Modeling code records
--------------------
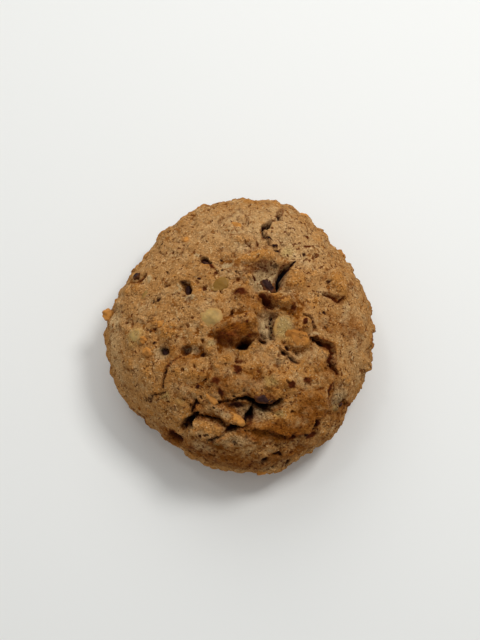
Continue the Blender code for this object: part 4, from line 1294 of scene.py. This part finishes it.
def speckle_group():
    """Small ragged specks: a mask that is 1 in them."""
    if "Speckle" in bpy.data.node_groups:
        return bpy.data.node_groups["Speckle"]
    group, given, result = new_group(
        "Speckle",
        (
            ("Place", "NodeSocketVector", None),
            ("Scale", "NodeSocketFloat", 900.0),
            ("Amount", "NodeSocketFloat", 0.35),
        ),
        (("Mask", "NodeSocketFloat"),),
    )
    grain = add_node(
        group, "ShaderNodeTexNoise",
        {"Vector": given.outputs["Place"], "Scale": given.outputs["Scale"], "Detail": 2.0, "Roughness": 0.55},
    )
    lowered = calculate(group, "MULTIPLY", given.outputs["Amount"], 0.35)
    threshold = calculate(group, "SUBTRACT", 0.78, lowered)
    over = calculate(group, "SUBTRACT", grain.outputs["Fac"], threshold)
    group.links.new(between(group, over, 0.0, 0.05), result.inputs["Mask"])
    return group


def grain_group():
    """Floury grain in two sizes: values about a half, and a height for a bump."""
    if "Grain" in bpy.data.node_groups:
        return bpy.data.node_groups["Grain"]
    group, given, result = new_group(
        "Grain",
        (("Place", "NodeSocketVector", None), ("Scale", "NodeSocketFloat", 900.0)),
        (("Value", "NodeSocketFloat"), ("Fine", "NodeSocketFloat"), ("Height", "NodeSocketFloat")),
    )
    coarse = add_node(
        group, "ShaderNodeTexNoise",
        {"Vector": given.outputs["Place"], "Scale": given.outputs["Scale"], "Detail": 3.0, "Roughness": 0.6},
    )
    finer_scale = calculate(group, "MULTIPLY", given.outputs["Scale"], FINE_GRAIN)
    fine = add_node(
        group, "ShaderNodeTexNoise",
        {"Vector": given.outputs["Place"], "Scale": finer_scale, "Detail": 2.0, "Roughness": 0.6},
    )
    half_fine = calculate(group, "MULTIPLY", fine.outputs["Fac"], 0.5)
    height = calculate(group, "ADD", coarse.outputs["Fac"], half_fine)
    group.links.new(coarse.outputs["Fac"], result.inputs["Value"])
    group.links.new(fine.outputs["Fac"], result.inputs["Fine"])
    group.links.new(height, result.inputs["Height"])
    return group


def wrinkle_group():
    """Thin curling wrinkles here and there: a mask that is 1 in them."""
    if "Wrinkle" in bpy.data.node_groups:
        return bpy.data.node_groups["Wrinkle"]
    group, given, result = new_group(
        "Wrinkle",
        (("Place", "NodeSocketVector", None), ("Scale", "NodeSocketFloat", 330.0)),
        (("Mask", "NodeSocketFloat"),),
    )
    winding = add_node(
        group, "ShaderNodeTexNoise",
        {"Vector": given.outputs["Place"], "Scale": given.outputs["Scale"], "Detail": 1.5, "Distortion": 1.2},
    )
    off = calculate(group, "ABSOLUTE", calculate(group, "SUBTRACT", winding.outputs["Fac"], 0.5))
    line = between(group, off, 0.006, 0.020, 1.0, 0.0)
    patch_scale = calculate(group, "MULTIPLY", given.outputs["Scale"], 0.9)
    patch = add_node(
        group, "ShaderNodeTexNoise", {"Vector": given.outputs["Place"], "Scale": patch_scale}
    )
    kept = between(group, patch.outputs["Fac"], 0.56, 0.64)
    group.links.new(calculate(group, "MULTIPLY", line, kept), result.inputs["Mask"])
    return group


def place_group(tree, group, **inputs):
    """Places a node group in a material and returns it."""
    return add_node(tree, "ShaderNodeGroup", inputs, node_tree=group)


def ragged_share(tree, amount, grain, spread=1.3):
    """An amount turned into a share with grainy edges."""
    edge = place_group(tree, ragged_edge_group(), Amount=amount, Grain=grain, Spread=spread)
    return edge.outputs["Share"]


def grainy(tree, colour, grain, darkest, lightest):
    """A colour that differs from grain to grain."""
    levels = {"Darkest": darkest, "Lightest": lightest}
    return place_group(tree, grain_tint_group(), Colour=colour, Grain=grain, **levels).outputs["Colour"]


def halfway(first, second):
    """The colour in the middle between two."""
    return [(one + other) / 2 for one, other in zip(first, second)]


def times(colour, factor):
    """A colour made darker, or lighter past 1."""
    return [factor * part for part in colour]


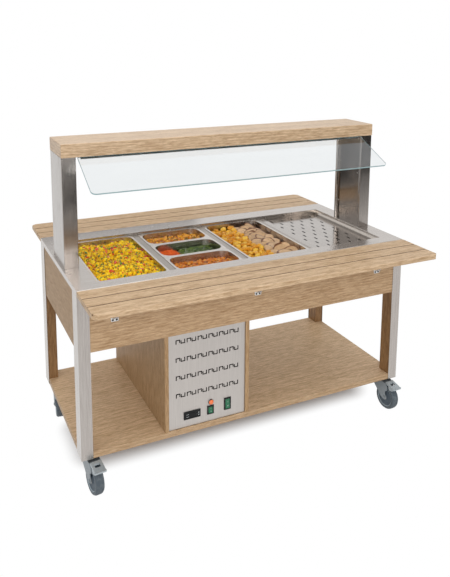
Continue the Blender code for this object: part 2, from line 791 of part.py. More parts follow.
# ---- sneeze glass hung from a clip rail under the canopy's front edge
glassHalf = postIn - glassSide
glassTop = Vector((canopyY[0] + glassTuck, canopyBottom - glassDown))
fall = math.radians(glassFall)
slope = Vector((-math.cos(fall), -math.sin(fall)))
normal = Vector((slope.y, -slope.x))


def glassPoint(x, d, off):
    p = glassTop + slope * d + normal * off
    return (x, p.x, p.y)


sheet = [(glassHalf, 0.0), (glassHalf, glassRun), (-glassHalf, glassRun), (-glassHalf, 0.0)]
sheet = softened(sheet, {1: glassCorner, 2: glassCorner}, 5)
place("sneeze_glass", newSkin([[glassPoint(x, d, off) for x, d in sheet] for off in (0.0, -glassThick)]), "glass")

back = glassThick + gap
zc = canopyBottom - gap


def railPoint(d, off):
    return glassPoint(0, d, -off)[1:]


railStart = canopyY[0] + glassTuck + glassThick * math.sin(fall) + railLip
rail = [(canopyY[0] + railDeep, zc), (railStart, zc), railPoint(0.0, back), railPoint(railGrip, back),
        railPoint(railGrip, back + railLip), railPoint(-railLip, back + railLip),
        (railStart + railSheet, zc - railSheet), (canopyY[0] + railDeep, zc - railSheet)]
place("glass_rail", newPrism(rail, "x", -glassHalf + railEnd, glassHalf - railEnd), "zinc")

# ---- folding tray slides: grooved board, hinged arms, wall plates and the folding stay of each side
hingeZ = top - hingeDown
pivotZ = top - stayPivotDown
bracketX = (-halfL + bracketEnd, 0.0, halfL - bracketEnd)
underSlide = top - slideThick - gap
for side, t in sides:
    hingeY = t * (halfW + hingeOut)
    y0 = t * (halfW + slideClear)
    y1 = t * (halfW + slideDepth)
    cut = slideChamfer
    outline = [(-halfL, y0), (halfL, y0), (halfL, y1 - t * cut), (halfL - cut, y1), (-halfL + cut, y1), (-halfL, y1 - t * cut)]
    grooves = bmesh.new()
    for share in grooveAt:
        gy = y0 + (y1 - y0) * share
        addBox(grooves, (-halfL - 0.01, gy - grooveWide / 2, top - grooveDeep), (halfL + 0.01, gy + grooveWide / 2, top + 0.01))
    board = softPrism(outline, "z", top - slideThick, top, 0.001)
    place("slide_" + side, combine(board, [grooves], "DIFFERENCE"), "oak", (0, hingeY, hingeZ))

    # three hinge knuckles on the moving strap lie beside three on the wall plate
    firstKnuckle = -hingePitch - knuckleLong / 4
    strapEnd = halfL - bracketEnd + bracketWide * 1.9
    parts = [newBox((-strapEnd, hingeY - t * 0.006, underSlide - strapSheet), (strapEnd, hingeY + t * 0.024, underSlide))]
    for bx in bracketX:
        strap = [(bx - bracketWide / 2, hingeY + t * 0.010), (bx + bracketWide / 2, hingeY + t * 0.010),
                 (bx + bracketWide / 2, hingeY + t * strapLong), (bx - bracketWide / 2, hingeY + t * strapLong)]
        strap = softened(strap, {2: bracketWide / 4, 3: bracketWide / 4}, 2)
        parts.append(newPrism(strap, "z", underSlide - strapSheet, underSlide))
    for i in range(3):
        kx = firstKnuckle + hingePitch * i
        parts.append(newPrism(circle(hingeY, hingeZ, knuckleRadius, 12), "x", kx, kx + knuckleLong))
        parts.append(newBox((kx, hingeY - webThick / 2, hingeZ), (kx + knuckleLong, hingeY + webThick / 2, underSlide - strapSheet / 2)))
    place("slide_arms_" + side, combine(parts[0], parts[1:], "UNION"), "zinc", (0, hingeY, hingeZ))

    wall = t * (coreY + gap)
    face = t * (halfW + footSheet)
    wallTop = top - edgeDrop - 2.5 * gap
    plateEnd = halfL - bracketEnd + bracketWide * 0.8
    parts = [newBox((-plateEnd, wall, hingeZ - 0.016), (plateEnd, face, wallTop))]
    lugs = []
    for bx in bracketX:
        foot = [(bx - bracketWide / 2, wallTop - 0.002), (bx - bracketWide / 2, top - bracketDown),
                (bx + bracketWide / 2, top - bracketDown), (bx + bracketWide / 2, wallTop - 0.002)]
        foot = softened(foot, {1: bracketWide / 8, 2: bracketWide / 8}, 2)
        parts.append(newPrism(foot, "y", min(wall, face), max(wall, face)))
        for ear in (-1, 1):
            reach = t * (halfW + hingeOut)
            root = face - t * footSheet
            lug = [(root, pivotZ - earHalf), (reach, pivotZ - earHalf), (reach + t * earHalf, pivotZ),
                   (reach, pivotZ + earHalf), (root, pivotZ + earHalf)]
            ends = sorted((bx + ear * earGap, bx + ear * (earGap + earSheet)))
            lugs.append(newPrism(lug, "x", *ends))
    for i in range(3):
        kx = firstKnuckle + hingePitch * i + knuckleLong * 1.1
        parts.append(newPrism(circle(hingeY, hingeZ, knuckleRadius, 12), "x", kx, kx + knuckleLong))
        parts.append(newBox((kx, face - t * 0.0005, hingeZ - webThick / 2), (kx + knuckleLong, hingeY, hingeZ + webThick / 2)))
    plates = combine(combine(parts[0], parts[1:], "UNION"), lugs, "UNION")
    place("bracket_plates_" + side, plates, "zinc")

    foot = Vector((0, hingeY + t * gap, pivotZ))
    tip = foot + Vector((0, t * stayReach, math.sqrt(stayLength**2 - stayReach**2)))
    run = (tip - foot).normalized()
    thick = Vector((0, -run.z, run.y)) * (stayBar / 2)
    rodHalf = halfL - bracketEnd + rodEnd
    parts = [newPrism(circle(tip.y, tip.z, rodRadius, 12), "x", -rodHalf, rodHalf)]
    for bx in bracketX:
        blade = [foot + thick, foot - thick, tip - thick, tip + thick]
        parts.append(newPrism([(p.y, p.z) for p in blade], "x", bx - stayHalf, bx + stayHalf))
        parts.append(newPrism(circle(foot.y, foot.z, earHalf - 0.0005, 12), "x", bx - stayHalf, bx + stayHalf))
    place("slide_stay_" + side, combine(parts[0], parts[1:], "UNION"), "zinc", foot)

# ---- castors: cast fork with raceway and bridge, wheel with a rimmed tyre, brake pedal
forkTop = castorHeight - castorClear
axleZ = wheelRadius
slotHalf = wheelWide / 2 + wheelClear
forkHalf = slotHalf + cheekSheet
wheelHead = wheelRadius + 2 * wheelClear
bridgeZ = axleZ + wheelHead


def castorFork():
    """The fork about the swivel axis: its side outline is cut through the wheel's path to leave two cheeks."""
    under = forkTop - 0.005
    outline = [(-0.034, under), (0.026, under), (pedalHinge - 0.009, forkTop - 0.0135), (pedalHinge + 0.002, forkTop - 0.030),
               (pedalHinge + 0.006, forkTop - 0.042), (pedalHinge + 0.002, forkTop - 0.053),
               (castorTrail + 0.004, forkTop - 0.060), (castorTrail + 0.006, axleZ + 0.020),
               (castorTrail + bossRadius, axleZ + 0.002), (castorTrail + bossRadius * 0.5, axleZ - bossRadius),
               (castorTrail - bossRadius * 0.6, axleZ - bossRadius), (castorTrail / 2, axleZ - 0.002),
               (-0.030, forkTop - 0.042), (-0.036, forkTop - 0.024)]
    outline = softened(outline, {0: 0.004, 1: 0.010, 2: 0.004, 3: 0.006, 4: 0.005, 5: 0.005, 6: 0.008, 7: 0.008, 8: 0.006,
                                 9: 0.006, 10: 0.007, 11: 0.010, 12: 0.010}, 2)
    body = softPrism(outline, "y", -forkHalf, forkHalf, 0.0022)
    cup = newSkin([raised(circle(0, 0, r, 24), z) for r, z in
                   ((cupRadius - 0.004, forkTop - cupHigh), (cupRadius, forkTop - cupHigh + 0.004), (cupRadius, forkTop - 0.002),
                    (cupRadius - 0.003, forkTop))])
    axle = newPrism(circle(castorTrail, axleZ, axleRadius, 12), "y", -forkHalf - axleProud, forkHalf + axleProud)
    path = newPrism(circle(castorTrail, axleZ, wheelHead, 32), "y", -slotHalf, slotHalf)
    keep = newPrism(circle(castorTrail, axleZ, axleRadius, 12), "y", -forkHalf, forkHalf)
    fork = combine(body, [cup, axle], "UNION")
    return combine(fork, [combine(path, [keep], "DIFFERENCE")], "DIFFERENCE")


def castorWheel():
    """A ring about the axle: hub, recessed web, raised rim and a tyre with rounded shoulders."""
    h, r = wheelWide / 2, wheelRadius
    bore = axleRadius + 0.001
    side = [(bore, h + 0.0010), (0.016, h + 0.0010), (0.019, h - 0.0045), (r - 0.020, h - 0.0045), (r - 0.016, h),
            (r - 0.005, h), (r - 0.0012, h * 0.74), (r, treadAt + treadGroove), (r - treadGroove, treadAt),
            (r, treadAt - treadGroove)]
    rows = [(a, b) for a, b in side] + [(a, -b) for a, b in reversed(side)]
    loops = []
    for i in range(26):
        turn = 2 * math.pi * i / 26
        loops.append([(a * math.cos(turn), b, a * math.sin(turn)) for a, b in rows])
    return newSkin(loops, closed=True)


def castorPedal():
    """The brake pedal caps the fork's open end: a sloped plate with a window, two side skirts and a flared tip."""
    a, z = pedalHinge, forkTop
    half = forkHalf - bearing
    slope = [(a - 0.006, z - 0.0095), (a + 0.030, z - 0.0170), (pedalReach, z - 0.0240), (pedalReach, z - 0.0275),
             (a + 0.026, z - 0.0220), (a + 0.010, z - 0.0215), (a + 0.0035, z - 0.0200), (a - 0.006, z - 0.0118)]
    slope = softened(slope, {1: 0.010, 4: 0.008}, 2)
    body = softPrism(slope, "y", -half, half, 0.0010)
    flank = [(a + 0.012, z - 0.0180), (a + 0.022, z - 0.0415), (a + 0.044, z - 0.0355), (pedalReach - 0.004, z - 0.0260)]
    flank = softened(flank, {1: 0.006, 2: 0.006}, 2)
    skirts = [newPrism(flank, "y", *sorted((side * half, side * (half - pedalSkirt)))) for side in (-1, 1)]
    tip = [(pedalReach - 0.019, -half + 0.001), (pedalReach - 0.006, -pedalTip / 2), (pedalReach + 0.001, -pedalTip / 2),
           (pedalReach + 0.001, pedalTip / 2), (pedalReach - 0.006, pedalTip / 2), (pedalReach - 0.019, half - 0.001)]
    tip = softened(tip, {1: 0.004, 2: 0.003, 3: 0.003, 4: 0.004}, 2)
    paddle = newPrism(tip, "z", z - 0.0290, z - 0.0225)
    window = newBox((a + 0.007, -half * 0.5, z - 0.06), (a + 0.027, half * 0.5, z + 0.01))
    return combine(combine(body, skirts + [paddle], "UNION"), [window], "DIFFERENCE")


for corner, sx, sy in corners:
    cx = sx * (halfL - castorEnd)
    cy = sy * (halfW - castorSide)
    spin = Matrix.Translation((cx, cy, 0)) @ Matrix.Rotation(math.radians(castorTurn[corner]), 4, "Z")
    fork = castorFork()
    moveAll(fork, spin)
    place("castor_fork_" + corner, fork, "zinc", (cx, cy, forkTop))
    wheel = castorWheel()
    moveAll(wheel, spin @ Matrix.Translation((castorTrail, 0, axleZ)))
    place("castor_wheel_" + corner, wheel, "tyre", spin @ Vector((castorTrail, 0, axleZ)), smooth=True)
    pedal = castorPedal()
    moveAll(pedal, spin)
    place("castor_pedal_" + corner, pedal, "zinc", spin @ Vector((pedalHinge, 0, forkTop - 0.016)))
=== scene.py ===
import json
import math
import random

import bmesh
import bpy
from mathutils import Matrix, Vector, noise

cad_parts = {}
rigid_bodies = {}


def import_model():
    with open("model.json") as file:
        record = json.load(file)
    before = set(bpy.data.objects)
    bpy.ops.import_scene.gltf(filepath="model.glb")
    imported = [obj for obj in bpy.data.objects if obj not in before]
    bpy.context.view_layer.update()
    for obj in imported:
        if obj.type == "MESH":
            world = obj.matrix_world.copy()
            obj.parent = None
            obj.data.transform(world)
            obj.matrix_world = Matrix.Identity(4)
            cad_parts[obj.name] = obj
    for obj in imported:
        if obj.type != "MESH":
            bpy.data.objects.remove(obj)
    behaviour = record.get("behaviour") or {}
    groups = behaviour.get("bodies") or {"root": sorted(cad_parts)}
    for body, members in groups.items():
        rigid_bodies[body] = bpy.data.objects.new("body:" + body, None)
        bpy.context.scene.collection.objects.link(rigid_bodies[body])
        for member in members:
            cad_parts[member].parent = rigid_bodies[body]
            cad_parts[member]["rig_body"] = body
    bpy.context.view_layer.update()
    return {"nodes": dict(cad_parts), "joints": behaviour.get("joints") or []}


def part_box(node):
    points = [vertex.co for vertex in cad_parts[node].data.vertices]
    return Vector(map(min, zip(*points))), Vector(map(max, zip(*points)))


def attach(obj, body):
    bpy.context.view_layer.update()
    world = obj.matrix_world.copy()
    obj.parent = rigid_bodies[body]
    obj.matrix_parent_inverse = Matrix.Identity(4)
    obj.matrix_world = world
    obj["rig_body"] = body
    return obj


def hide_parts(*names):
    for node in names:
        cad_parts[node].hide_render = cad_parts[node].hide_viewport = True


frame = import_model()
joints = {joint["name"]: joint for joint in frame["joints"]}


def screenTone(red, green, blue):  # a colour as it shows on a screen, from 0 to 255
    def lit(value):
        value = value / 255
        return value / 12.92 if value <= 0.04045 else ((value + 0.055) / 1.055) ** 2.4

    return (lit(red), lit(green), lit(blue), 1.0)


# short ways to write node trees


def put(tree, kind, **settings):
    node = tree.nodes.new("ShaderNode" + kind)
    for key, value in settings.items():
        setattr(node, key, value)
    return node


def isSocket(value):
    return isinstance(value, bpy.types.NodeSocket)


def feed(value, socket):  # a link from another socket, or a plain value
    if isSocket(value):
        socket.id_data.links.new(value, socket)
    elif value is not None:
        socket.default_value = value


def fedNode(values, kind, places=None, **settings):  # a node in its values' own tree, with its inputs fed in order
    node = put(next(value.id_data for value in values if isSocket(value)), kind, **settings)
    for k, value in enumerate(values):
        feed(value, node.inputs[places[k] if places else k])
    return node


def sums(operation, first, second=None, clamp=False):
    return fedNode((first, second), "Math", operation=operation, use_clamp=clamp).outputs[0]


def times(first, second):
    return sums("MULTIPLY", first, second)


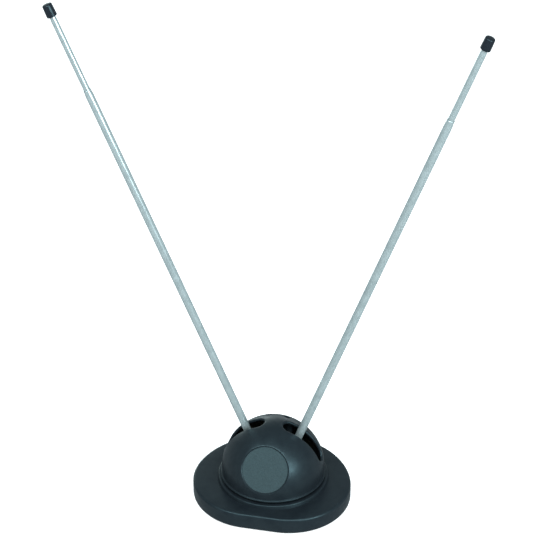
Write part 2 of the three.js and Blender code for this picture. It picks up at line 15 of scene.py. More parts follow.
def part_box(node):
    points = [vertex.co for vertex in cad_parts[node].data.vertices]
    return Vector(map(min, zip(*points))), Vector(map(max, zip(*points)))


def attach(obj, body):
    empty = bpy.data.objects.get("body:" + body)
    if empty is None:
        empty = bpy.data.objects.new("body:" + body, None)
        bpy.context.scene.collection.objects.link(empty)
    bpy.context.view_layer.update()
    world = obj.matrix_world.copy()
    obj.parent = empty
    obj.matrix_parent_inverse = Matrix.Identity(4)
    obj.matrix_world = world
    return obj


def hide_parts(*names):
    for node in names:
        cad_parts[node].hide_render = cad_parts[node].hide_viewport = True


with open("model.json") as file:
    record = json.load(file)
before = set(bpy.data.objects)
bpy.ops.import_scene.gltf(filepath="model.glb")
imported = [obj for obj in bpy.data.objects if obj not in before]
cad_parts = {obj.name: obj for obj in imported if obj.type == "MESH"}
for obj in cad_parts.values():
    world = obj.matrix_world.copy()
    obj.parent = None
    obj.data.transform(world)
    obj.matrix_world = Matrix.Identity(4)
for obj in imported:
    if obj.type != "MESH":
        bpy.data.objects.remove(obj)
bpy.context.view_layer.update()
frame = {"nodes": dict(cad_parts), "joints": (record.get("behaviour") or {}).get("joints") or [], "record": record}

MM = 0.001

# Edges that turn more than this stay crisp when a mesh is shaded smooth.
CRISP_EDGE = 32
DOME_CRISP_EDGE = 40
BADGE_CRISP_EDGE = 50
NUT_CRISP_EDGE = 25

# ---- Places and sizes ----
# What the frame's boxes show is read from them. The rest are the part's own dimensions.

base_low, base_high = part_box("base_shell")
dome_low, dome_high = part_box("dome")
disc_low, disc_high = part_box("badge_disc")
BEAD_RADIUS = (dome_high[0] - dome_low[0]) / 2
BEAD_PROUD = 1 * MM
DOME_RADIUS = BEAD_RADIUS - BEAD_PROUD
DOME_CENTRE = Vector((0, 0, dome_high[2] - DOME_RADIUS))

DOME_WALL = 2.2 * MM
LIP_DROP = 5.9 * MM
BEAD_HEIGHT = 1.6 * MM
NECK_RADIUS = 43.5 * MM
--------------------
=== EXERCISE GOAL ===
Of the lines above, retype only those from the line containing "Write part 2" through the line containing "in imported if", including both, exactly.

=== OUTPUT BELOW ===
Write part 2 of the three.js and Blender code for this picture. It picks up at line 15 of scene.py. More parts follow.
def part_box(node):
    points = [vertex.co for vertex in cad_parts[node].data.vertices]
    return Vector(map(min, zip(*points))), Vector(map(max, zip(*points)))


def attach(obj, body):
    empty = bpy.data.objects.get("body:" + body)
    if empty is None:
        empty = bpy.data.objects.new("body:" + body, None)
        bpy.context.scene.collection.objects.link(empty)
    bpy.context.view_layer.update()
    world = obj.matrix_world.copy()
    obj.parent = empty
    obj.matrix_parent_inverse = Matrix.Identity(4)
    obj.matrix_world = world
    return obj


def hide_parts(*names):
    for node in names:
        cad_parts[node].hide_render = cad_parts[node].hide_viewport = True


with open("model.json") as file:
    record = json.load(file)
before = set(bpy.data.objects)
bpy.ops.import_scene.gltf(filepath="model.glb")
imported = [obj for obj in bpy.data.objects if obj not in before]
cad_parts = {obj.name: obj for obj in imported if obj.type == "MESH"}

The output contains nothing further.